Com este lançamento, a SIC vai juntar-se a outros grupos de media tradicionais que já se aventuraram no mundo do streaming. O recentemente criado Disney+, da Disney, o Peacock da NBCUniversal (que vai ser lançado ainda este ano) ou o Amazon Prime Video são apenas alguns dos serviços internacionais. Em Portugal, o Q Play do Canal Q ou o RTP Play são outros exemplos.

Douturado em Ciências da Comunicação e professor da Universidade do Minho, Luís António Santos acredita que a entrada da SIC no streaming pode ser um “prenúncio de uma evolução futura para o negócio da televisão”.

Visto que as “audiências médias dos canais generalistas em Portugal estão em queda” ao mesmo tempo que “as audiências para serviços de streaming ou de vídeo on demand, do género Netflix, estão a aumentar”, faz sentido que as televisões “comecem a pensar em si, não tanto como operadores de canais generalistas, mas como empresas que fornecem conteúdos vídeo”.

Desde 2011 que a RTP tem o seu serviço de streaming na internet, que Luís António Santos considera “exemplar até mesmo a nível internacional” pela “facilidade do uso” e pela “adaptabilidade” a várias gerações. “O facto da SIC entrar é apenas a adição de mais um player no mercado”, acrescenta.

Se a Netflix ainda domina o mercado, também é verdade que cada vez mais produtoras estão a apostar na criação das suas próprias plataformas e na exclusividade de acesso aos conteúdos. “Se nós excluirmos os acessos que muita gente faz através de caminhos não muito corretos, estamos a atingir uma fase em que é basicamente impossível a uma pessoa do ponto de vista financeiro e do logístico subscrever à Apple, à Netflix, à Hulu e à Disney ao mesmo tempo”, observa Luís António Santos.

O que deve acontecer é “alguma normalização das ofertas em pacotes”. “Presumo que neste mercado, como já aconteceu noutros, vai haver algum arranjo entre empresas e vão ser criadas ofertas que agreguem vários num só pagamento. O que querem as televisões antigas? Querem estar neste jogo, naturalmente”, prevê.

Num mercado cada vez mais competitivo, a estratégia de diferenciação passa pela criação de produtos próprios. Face à ameaça de ficar sem conteúdos, a Netflix começou a apostar nos filmes e nas séries originais, a começar com a estreia de House of Cards, em 2013. “Os conteúdos próprios já eram fator de diferenciação, o que acontecia era que além disso, os programadores dos canais de televisão deslocavam-se a uns festivais que aconteciam anualmente em cidades da Europa ou dos EUA e aí adquiriam pacotes dos produtos das outras empresa”, refere Luís António Santos.

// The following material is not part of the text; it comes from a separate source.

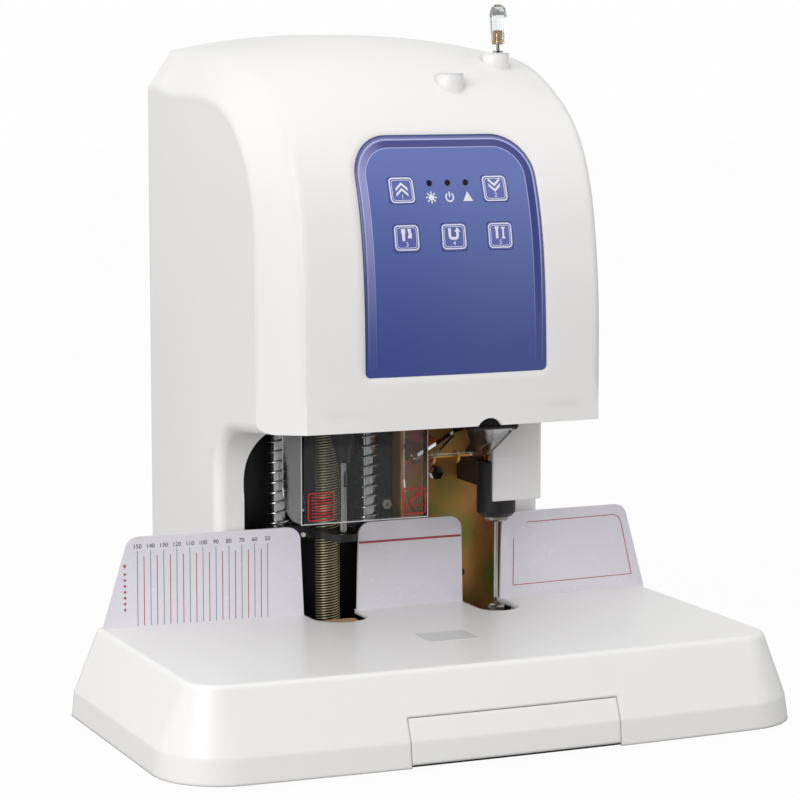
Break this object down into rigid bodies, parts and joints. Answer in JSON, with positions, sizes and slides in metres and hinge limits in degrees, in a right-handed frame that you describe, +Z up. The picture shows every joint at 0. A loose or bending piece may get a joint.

Atualmente, a realidade é mais confusa. “Por um lado, as grandes empresas que só produziam conteúdos para terceiros, como as produtoras de cinema, querem entrar no jogo. Por outro, os canais de televisão veem-se ainda mais apertados por lógicas concorrenciais em que participam empresas gigantes”, começa Luís António Santos.

Mas a tendência é para o “equilíbrio”, que não se sabe se “vai ser favorável a operadores pequenos e de línguas não presentes no mundo inteiro”. “Desse ponto de vista, o facto de Portugal continuar a ser periférico em termos de produção de conteúdos vídeo vai manter-se ou até agravar-se”, refere.

É “legítimo que a empresa queira fontes de rendimento adicional” e é de realçar que “eventualmente” não é precisa uma grande audiência, apenas “10 mil pessoas que paguem para sustentar aquela produção”. Se no sinal aberto um programa de sucesso tem entre 1 milhão e 1 milhão e meio de espectadores, a escala no streaming é mais pequena. “Nestas plataformas, o sucesso vai medir-se por contraponto entre o dinheiro que se investiu e o número de pessoas que pagou para ver”, explica ao JPN.

Relativamente aos conteúdos da plataforma da SIC, ainda pouco se sabe. “Pode optar por ter alguns conteúdos em sinal aberto e outros conteúdos de valor acrescentado pelos quais vai querer cobrar dinheiro extra, mas, com franqueza, não sei se é uma estratégia de grande sucesso em Portugal”, considera o especialista.

“O mercado português é muito limitado. A apetência para pagar por conteúdos estrangeiros e por conteúdos nacionais semelhantes aos internacionais é reduzida. Em todo o caso, temos que continuar a observar estas coisas com alguma expectativa”, conclui.